H33C-1620
Controls on aquatic carbon cycling in a carbonate dominated groundwater catchment using dissolved oxygen dynamics

Wednesday, 16 December 2015
Poster Hall (Moscone South)
Adrian P Butler and Simon John Parker, Imperial College London, London, United Kingdom
Abstract:
Carbon cycling in aquatic systems is increasingly seen as playing an important role in global carbon budgets and hence on potential impacts and controls on global warming. However, determining the partitioning within and transfer between different carbon stores is a major challenge, particularly where there are multiple sources and controls on carbon utilisation. Dissolved oxygen, DO, provides a proxy for investigating the dynamics of carbon utilisation in aquatic systems. High temporal resolution monitoring of DO at multiple site on the Hampshire Avon, a chalk dominated permeable catchment in southern England, UK, has been investigated using a dynamic DO model in order to investigate the biochemical cycling of carbon. Gross primary production, governed by photosynthetically active radiation, is determined through inverse modelling.
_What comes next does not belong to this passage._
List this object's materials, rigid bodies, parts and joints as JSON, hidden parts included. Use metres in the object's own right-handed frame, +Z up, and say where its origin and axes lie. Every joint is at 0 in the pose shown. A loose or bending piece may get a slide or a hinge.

Model simplification though parameter reduction is achieved through investigating controls on aeration (the transfer of oxygen across the atmosphere-river interface) and respiration. Seasonal changes in biomass affect long term oxygen dynamics, which are compounded by episodic hydrological events that control the partitioning of surface water and groundwater in the stream channel and consequently the sources of carbon and DO in the river channel. Using variations in surface geology across the catchment the impacts of varying baseflow characteristics on carbon cycling within the catchment is demonstrated.